Mitch Stringer-USA TODAY Sports

The NCAA announced a few rule chances Wednesday that will make things easier for players thinking about entering the NBA Draft. This could affect Maryland more than most other schools in the nation, as all three of the team's top scorers have eligibility remaining after this season.

The NCAA voted to push back the date necessary for players to remove their name for the NBA Draft to 10 days following May's NBA Draft Combine. Previously, players were forced to declare for the draft prior to National Signing Day in April. Also new: players can participate in one tryout per NBA team without losing their remaining years of eligibility.

Underclassmen can now go through the combine's tests and scrimmages in mid-May and allow hundreds of scouts and executives to assess their worth for more than a week before they need to officially decide to enter the following month's draft. The NCAA is giving its teenagers and 20-somethings ample time to make arguably the biggest decision in their young lives.

These changes will almost certainly affect Maryland's prospect-heavy lineup.

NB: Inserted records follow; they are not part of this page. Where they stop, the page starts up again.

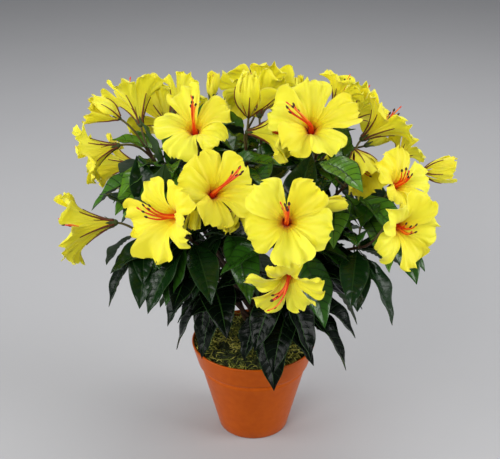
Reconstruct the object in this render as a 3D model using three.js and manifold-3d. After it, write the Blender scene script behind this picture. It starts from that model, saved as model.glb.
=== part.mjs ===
// An artificial hibiscus shrub standing in a terracotta-coloured plastic pot.
//
// The pot is filled with a weight and topped with moss. One short main stem rises from it and carries
// wired boughs. Each bough ends in a spray: a stem with a whorl of drooping leaves, and above it a
// cluster of yellow blooms, half-open blooms and buds on their own twigs. Six skirts of leaves hang
// from the main stem over the rim of the pot.
//
// Millimetres, +Z up. The origin is the centre of the pot's flat underside. A heading is the angle
// seen from above, 0 along +X, 90 along +Y, and the front of the plant is -90. A tilt is the angle
// above the horizon.
import * as THREE from "three";
import Module from "manifold-3d";

const wasm = await Module();
wasm.setup();

// Gap that neighbouring solids keep, and the length under which an edge is closed up
const GAP = 0.3;
const SMALLEST_EDGE = 0.03;

const POT = {
  rimRadius: 65, footRadius: 36, height: 102, collar: 24.5, step: 1.8,
  wall: 2.4, floor: 3, edge: 1.2, sides: 40,
};
const FILLING = { top: 82, sides: 24 };
const MOSS = { edge: 96, crown: 108, sides: 20, rings: 3, bump: 3.2 };
const TRUNK = {
  foot: FILLING.top + GAP, top: 168, footRadius: 9.5, flareHeight: 12, radius: 7, topRadius: 5,
  lean: [2, -4], sides: 8, sections: 6,
};
const BOUGH = {
  footRadius: 2.3, tipRadius: 1.8, sides: 5, sections: 4, lowest: 120, highest: 158, steepest: 50, pull: 0.38,
};
const STEM = { length: 26, footRadius: 1.7, tipRadius: 1.4, sides: 5 };
// A skirt's stem: how far it runs into the spray's own kind of stem, and how much thicker its foot is
const SKIRT_STEM = { overlap: 2, foot: 1.2, sections: 3 };
const TWIG = {
  footRadius: 1.3, tipRadius: 1.1, sides: 3, sections: 5, clear: 0.7, spacing: 1.7, turn: 0.15, sunk: 3,
  pull: 0.42,
};
const LEAF = {
  length: 84, width: 31, thickness: 1.1, petiole: 0.9, fold: 17, droop: 0.95,
  // share of the length, share of the half width
  outline: [[0.18, 0.2], [0.47, 1], [0.76, 0.66]],
  open: 66, firstBelowTip: 4, spacing: 3, clear: 0.45, steps: 24,
  // share of the length, from the root, over which the leaves of a whorl may run into one another
  shared: 0.3,
  // how far the leaves of a whorl differ in size and in droop, and stray from their even places
  sizes: [0.84, 1.12], bends: [0.75, 1.25], stray: 9,
};
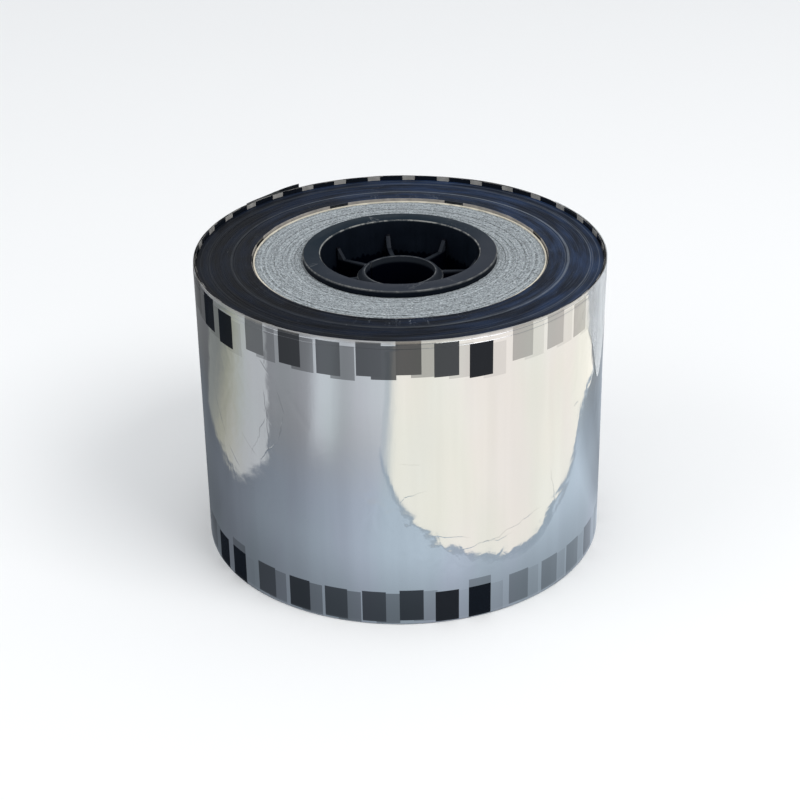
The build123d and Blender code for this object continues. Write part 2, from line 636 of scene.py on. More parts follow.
def marked_film(name, colour, sizes, turns, turn_offset, cut_at, lifted):
    """Clear film over film: a soft mirror, with the marks of the outer turns, the deeper the paler, and
    painted shade along the fine creases of the whole wall.
    """
    graph = Finish(name)
    polar = graph.polar(cut_at)
    tone, ink = printed_marks(graph, polar, film_tint(graph, colour), sizes, turns, turn_offset, lifted)
    whole = not lifted
    milky = graph.noise(graph.tall(0.5), 240.0, detail=4.0)
    edge = milky * (1.6 * MM) + polar["Height"]
    rim = graph.rise(edge, FILM_HIGH - 1.2 * MM, FILM_HIGH + 0.4 * MM) * (0.55 if whole else 0.0)
    smear = graph.noise(graph.tall(0.4), 60.0, detail=4.0)
    height = graph.noise(graph.tall(0.12), 420.0, detail=2.0) * 0.25
    if whole:
        lines = fine_creases(graph, polar)
        height = lines * 0.40 + (height + crumple(graph, polar))
        # Painted shade: the film's colour is darkened along the fine creases.
        tone = graph.mix(graph.math("MULTIPLY", lines, 0.20, clamp=True), tone, (0.10, 0.11, 0.12))
    return graph.surface(
        Base_Color=graph.mix(rim, tone, (0.27, 0.255, 0.235)),
        Metallic=1.0 - graph.math("MAXIMUM", rim, ink),
        Roughness=smear * 0.08 + 0.04,
        Specular_IOR_Level=0.0,
        Coat_Weight=0.12,
        Coat_Roughness=0.05,
        Normal=graph.bump(height, 0.055 * MM),
    )


def fine_creases(graph, polar):
    """Single creases, each a slightly wavering line."""
    waver = graph.noise(graph.place, 130.0) - 0.5
    height = waver * (5.0 * MM) + polar["Height"]
    angle = waver * -2.4 + polar["Angle"]
    lines = 0.0
    for a0, h0, a1, h1, strength in FINE_CREASES:
        ridge = graph.group(
            crease_line(),
            Angle=angle,
            Height=height,
            Start=(a0 * DEGREE_OF_WALL, h0 * MM, 0.0),
            Run=((a1 - a0) * DEGREE_OF_WALL, (h1 - h0) * MM, 0.0),
            Width=0.42 * MM,
        )["Ridge"]
        lines = ridge * strength + lines
    return lines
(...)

Maryland's biggest question marks lie in freshman Diamond Stone, sophomore Melo Trimble and junior Robert Carter Jr. All three are off to tremendous starts in the first half of the season, and will only gain more national attention as the 15-2 Terps head deeper into the winter.

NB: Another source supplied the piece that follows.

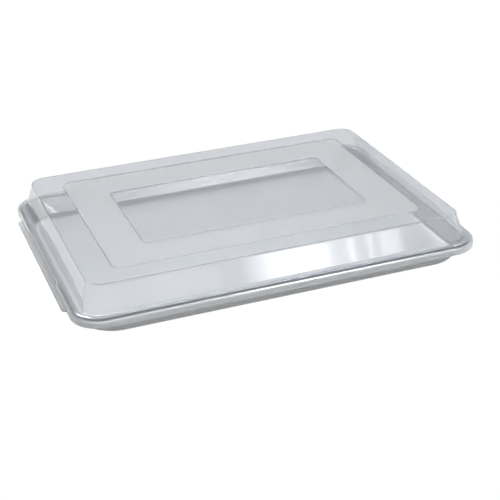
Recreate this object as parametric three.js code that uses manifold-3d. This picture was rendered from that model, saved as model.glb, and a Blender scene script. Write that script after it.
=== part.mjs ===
// A lidded half-size sheet pan: a shallow drawn aluminium pan with a rolled rim around a steel wire,
// and a domed plastic lid that sits over the rim. Millimetres, +Z up, +X along the long side.
// The origin is under the middle of the pan, on the surface it stands on.
import * as THREE from "three";
import { mergeVertices } from "three/addons/utils/BufferGeometryUtils.js";
import Module from "manifold-3d";

const wasm = await Module();
wasm.setup();

// The pan, measured over its rolled rim.
const PAN_LENGTH = 458;
const PAN_WIDTH = 328;
const RIM_TOP = 25.3;
const RIM_CORNER = 31;
const SHEET = 1;
const BEAD_RADIUS = 3.8;
const CURL_END_DEG = 300;
const WALL_DRAFT_DEG = 12;
const FLOOR_FILLET = 5;
const FLOOR_CORNER = 38;
const WIRE_RADIUS = 2.4;

// The lid, measured over its skirt, which hangs outside the pan's rim. Insets are from the skirt.
// The ledge between the skirt and the dome is a little wider on the short ends.
const LID_LENGTH = 463.5;
const LID_WIDTH = 333;
const LID_TOP = 56;
const LIP_HEIGHT = 16;
const LEDGE_HEIGHT = 26.8;
const LID_WALL = 1.2;
const SKIRT_CORNER = 33;
const SHOULDER_RADIUS = 5;
const GRIP_SHOULDER_RADIUS = 1.8;
const DOME_FOOT_INSET = 10.3;
const LEDGE_END_EXTRA = 1.75;
const DOME_FOOT_CORNER = 20;
const DOME_FOOT_FILLET = 1.4;
const DOME_TOP_INSET = 18.2;
const DOME_TOP_CORNER = 17;
const DOME_TOP_FILLET = 2;

// Two rectangular panels are stepped down into the top of the dome, one inside the other.
const OUTER_PANEL = { length: 356.6, width: 237.8, corner: 10, depth: 1.1, slope: 1.2 };
const CENTRE_PANEL = { length: 262.4, width: 142.6, corner: 5, depth: 2.6, slope: 2 };

// A flat finger tab runs along the bottom of the skirt on each short end.
const TAB = { reach: 4.25, halfWidth: 117.5, corner: 5, thickness: 1.4, bite: 0.8 };

const CORNER_STEPS = 8;
const SHOULDER_STEPS = 4;
const FILLET_STEPS = 4;
const EDGE_STEPS = 2;
const BEAD_STEPS = 14;
const WIRE_SIDES = 12;
const WELD_DISTANCE = 1e-3;

// The squared grip in the middle of each short end: where it starts, is full, stays full and ends,
// as shares of half the straight side.
const GRIP_STATIONS = [-0.545, -0.495, 0.495, 0.545];
const GRIP_FULL = [false, true, true, false];

const radians = THREE.MathUtils.degToRad;

// A ring is one level of a rounded rectangle: half sizes x and y, height z and corner radius.
// grip, where a ring has it, is the { x, z } that the ring takes in the middle of its short sides.
function ringPoints({ x, y, z, corner, grip }) {
  const straightX = x - corner;
  const straightY = y - corner;
  const points = [];
  for (const side of [1, -1]) {
    GRIP_STATIONS.forEach((share, i) => {
      const place = grip && GRIP_FULL[i] ? grip : { x, z };
      points.push(new THREE.Vector3(side * place.x, side * share * straightY, place.z));
    });
    for (const quarter of [0, 1]) {
      const start = (side > 0 ? 0 : Math.PI) + (quarter * Math.PI) / 2;
      const centreX = (quarter ? -side : side) * straightX;
      const arc = new THREE.EllipseCurve(
        centreX, side * straightY, corner, corner, start, start + Math.PI / 2,
      );
      for (const p of arc.getPoints(CORNER_STEPS)) points.push(new THREE.Vector3(p.x, p.y, z));
    }
  }
  return points;
}

// Joins rings into one skin. Rings run outwards over the top and back underneath.
// An open run is closed by a flat cap at its first and last ring, a closed run by joining them.
function loft(rings, closed = false) {
  const outlines = rings.map(ringPoints);
  const count = outlines[0].length;
  const corners = [];
  const spans = closed ? outlines.length : outlines.length - 1;
  for (let i = 0; i < spans; i++) {
    const here = outlines[i];
    const next = outlines[(i + 1) % outlines.length];
    for (let j = 0; j < count; j++) {
      const k = (j + 1) % count;
      corners.push(here[j], next[j], next[k], here[j], next[k], here[k]);
    }
  }
  if (!closed) {
    const first = outlines[0];
    const last = outlines[outlines.length - 1];
    const top = new THREE.Vector3(0, 0, rings[0].z);
    const bottom = new THREE.Vector3(0, 0, rings[rings.length - 1].z);
    for (let j = 0; j < count; j++) {
      const k = (j + 1) % count;
      corners.push(top, first[j], first[k], bottom, last[k], last[j]);
    }
  }
  return new THREE.BufferGeometry().setFromPoints(corners);
}

// The shift of each point of a section, { x, z }, that moves its line by a wall's thickness to the
// right of the way it runs, with mitred corners. The first point moves straight down.
function wallShifts(section, thickness) {
  const normals = section.slice(1).map((point, i) => {
    const run = new THREE.Vector2(point.x - section[i].x, point.z - section[i].z).normalize();
    return new THREE.Vector2(run.y, -run.x);
  });
  return section.map((_, i) => {
    const before = i > 0 ? normals[i - 1] : new THREE.Vector2(0, -1);
    const after = i < normals.length ? normals[i] : before;
    const middle = before.clone().add(after).normalize();
    return middle.multiplyScalar(thickness / middle.dot(after));
  });
}

// A thin shell of even thickness under a run of rings.
function shell(rings, thickness) {
  const shifts = wallShifts(rings, thickness);
  const gripShifts = wallShifts(rings.map((ring) => ring.grip ?? ring), thickness);
  const under = rings.map((ring, i) => ({
    x: ring.x + shifts[i].x,
    y: ring.y + shifts[i].x,
    z: ring.z + shifts[i].y,
    corner: ring.corner + shifts[i].x,
    grip: ring.grip && { x: ring.grip.x + gripShifts[i].x, z: ring.grip.z + gripShifts[i].y },
  }));
  return loft([...rings, ...under.reverse()]);
}

// Points on an arc in a section, from one angle to another, in degrees from outwards (+x) upwards.
function sectionArc(centreX, centreZ, radius, fromDeg, toDeg, steps) {
  return Array.from({ length: steps + 1 }, (_, i) => {
    const angle = radians(fromDeg + ((toDeg - fromDeg) * i) / steps);
    return { x: centreX + radius * Math.cos(angle), z: centreZ + radius * Math.sin(angle) };
  });
}

// The pan's rings follow from a section through its short end: the long side is the same, moved.
function panRing(point, corner) {
  const y = point.x - PAN_LENGTH / 2 + PAN_WIDTH / 2;
  return { x: point.x, y, z: point.z, corner };
}

// Around the rim the corners of all rings share one centre.
function rimRing(point) {
  return panRing(point, RIM_CORNER - (PAN_LENGTH / 2 - point.x));
}

function beadCentre() {
  return { x: PAN_LENGTH / 2 - BEAD_RADIUS, z: RIM_TOP - BEAD_RADIUS };
}

// Drawn pan: flat floor, filleted and drafted wall, rim rolled outwards over the wire.
function panShell() {
  const bead = beadCentre();
  const draft = radians(WALL_DRAFT_DEG);
  const filletCentreZ = SHEET + FLOOR_FILLET;
  const wallRise = bead.z - filletCentreZ + (BEAD_RADIUS + FLOOR_FILLET) * Math.sin(draft);
  const wallTopX = bead.x - BEAD_RADIUS * Math.cos(draft);
  const filletCentreX = wallTopX - wallRise * Math.tan(draft) - FLOOR_FILLET * Math.cos(draft);
  const fillet = sectionArc(filletCentreX, filletCentreZ, FLOOR_FILLET, -90, -WALL_DRAFT_DEG, FILLET_STEPS);
  const curl = sectionArc(bead.x, bead.z, BEAD_RADIUS, 180 - WALL_DRAFT_DEG, 180 - CURL_END_DEG, BEAD_STEPS);
  return shell([...fillet.map((p) => panRing(p, FLOOR_CORNER)), ...curl.map(rimRing)], SHEET);
}

// Round wire bent to the rim's outline, with its ends butted together.
function rimWire() {
  const bead = beadCentre();
  const around = sectionArc(bead.x, bead.z, WIRE_RADIUS, 360, 360 / WIRE_SIDES, WIRE_SIDES - 1);
  return loft(around.map(rimRing), true);
}

function lidRing(inset, z, corner, endExtra = 0) {
  return { x: LID_LENGTH / 2 - inset - endExtra, y: LID_WIDTH / 2 - inset, z, corner };
}

// The sloping edge of a panel that is stepped down: its bottom ring and its top ring.
function panelRings({ length, width, corner, depth, slope }, top) {
  const ring = (out, z) => ({ x: length / 2 + out, y: width / 2 + out, z, corner: corner + out });
  return [ring(-slope / 2, top - depth), ring(slope / 2, top)];
}

// The skirt's shoulder rolls from the ledge down to the skirt's face. It is squarer at the grips.
function shoulderRings() {
  return Array.from({ length: SHOULDER_STEPS + 1 }, (_, i) => {
    const angle = (Math.PI / 2) * (1 - i / SHOULDER_STEPS);
    const [roll, gripRoll] = [SHOULDER_RADIUS, GRIP_SHOULDER_RADIUS].map((radius) => ({
      inset: radius * (1 - Math.cos(angle)),
      z: LEDGE_HEIGHT - radius * (1 - Math.sin(angle)),
    }));
    const grip = { x: LID_LENGTH / 2 - gripRoll.inset, z: gripRoll.z };
    return { ...lidRing(roll.inset, roll.z, SKIRT_CORNER - roll.inset), grip };
  });
}

// Rings around one edge of the dome. Its section starts, turns and ends at three points, and the
// corners of its rings share one centre.
function edgeRings([start, turn, end], corner) {
  const curve = new THREE.QuadraticBezierCurve(start, turn, end);
  const ring = (p) => lidRing(p.x, p.y, corner + turn.x - p.x, LEDGE_END_EXTRA);
  return curve.getPoints(EDGE_STEPS).map(ring);
}

// The dome's wall: a small fillet at the top, a straight draft, a small fillet at the foot.
function domeRings() {
  const draft = (DOME_TOP_INSET - DOME_FOOT_INSET) / (LID_TOP - LEDGE_HEIGHT);
  const point = (inset, z) => new THREE.Vector2(inset, z);
  const top = [
    point(DOME_TOP_INSET + DOME_TOP_FILLET, LID_TOP),
    point(DOME_TOP_INSET, LID_TOP),
    point(DOME_TOP_INSET - DOME_TOP_FILLET * draft, LID_TOP - DOME_TOP_FILLET),
  ];
  const foot = [
    point(DOME_FOOT_INSET + DOME_FOOT_FILLET * draft, LEDGE_HEIGHT + DOME_FOOT_FILLET),
    point(DOME_FOOT_INSET, LEDGE_HEIGHT),
    point(DOME_FOOT_INSET - DOME_FOOT_FILLET, LEDGE_HEIGHT),
  ];
  return [...edgeRings(top, DOME_TOP_CORNER), ...edgeRings(foot, DOME_FOOT_CORNER)];
}

// One finger tab: a flat strip with rounded outer corners, biting into the skirt's lip.
function tab(side) {
  const inner = LID_LENGTH / 2 - TAB.bite;
  const outer = LID_LENGTH / 2 + TAB.reach;
  const shape = new THREE.Shape();
  shape.moveTo(inner, -TAB.halfWidth);
  shape.absarc(outer - TAB.corner, TAB.corner - TAB.halfWidth, TAB.corner, -Math.PI / 2, 0);
  shape.absarc(outer - TAB.corner, TAB.halfWidth - TAB.corner, TAB.corner, 0, Math.PI / 2);
  shape.lineTo(inner, TAB.halfWidth);
  shape.closePath();
  const options = { depth: TAB.thickness, bevelEnabled: false, curveSegments: 6 };
  const strip = new THREE.ExtrudeGeometry(shape, options).translate(0, 0, LIP_HEIGHT);
  return side > 0 ? strip : strip.rotateZ(Math.PI);
}

// A closed geometry as a solid that can be joined to another, and back.
function solidOf(geometry) {
  const bare = new THREE.BufferGeometry().setAttribute("position", geometry.getAttribute("position"));
  if (geometry.index) bare.setIndex(geometry.index);
  const merged = mergeVertices(bare, WELD_DISTANCE);
  const vertProperties = merged.attributes.position.array;
  const triVerts = new Uint32Array(merged.index.array);
  return new wasm.Manifold(new wasm.Mesh({ numProp: 3, vertProperties, triVerts }));
}

function geometryOf(solid) {
  const { vertProperties, triVerts } = solid.getMesh();
  const geometry = new THREE.BufferGeometry();
  geometry.setAttribute("position", new THREE.BufferAttribute(vertProperties, 3));
  geometry.setIndex(new THREE.BufferAttribute(triVerts, 1));
  return geometry;
}

// One plastic moulding: stepped top, dome wall, ledge over the rim, skirt outside it, two tabs.
function lid() {
  const rings = [
    ...panelRings(CENTRE_PANEL, LID_TOP - OUTER_PANEL.depth),
    ...panelRings(OUTER_PANEL, LID_TOP),
    ...domeRings(),
    ...shoulderRings(),
    lidRing(0, LIP_HEIGHT, SKIRT_CORNER),
  ];
  const moulding = solidOf(shell(rings, LID_WALL));
  return geometryOf([1, -1].reduce((whole, side) => whole.add(solidOf(tab(side))), moulding));
}

function piece(name, geometry, look) {
  geometry.computeVertexNormals();
  const mesh = new THREE.Mesh(geometry, new THREE.MeshStandardMaterial({ flatShading: true, ...look }));
  mesh.name = name;
  return mesh;
}

const sheetPan = new THREE.Group();
sheetPan.add(
  piece("pan_shell", panShell(), { color: 0xc9cbcd, roughness: 0.38, metalness: 1 }),
  piece("rim_wire", rimWire(), { color: 0x9a9c9e, roughness: 0.45, metalness: 1 }),
  piece("lid", lid(), { color: 0xdfe5ea, roughness: 0.18, metalness: 0, transparent: true, opacity: 0.4 }),
);

export default sheetPan;
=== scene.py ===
# %% [markdown]
# # A lidded half-size sheet pan
# The real object is three pieces: a shallow pan drawn from aluminium sheet, a steel wire that the pan's rim
# is rolled around, and a clear plastic lid that drops over the rim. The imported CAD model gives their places
# and sizes. Its shapes are right but coarse, so each piece is built again here as a finer mesh in the same
# place. The rest of the work is in the finishes: satin aluminium, and plastic that is seen through.

# %% Load the frame
import math
from collections import namedtuple

import bpy
from mathutils import Matrix, Vector


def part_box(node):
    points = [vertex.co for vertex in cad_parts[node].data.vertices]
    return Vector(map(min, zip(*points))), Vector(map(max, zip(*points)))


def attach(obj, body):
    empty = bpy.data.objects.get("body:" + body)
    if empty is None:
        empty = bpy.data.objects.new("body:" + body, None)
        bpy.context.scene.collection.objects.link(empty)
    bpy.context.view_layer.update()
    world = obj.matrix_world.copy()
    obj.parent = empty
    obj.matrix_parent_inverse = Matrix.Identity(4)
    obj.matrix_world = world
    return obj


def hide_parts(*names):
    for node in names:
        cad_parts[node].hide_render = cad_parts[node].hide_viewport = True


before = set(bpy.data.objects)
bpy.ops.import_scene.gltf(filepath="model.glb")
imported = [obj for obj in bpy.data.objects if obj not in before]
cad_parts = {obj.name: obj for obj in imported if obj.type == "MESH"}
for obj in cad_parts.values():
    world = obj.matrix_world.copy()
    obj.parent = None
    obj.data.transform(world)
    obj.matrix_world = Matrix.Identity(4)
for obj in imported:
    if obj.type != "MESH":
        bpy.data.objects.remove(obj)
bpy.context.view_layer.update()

# %% [markdown]
# The camera comes first, so that every later choice can be judged from the right place. It looks down at the
# pan from the front left, from far enough away that the long sides converge only a little. A camera is an
# object whose own -Z axis looks forward, so its rotation is three directions put side by side: right, up and
# back. A small offset sideways and upwards stands in for shifting the lens.

# %% Camera
VIEW_AZIMUTH = math.radians(-20.23)
VIEW_PITCH = math.radians(26.76)
VIEW_ROLL = math.radians(-1.62)
VIEW_DISTANCE = 1.40815
VIEW_OFFSET_RIGHT = 0.01458
VIEW_OFFSET_UP = -0.0125
LENS_MM = 86.02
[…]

Stone and Trimble have flirted with the lottery in mock drafts, and Carter will see his name on the big boards soon enough. These three will now enjoy the benefit of participating in the combine if they so choose to determine if they're comfortable with their expected draft positions, which in the first round, directly correlates to rookie-year salaries. Teams have full control over a first round pick's contract for their first four years.

Jake Layman and Rasheed Sulaimon are each in their final year of eligibility and will enter this year's draft at their own leisure. Layman has already been projected to land in the back-end of the first round, or beginning of the second round in most mock drafts.

The NBA Draft Combine will take place from May 11-15 in Chicago. Players will have until May 25 to decide whether to enter the draft, which takes place on June 23 at the Barclays Center in New York.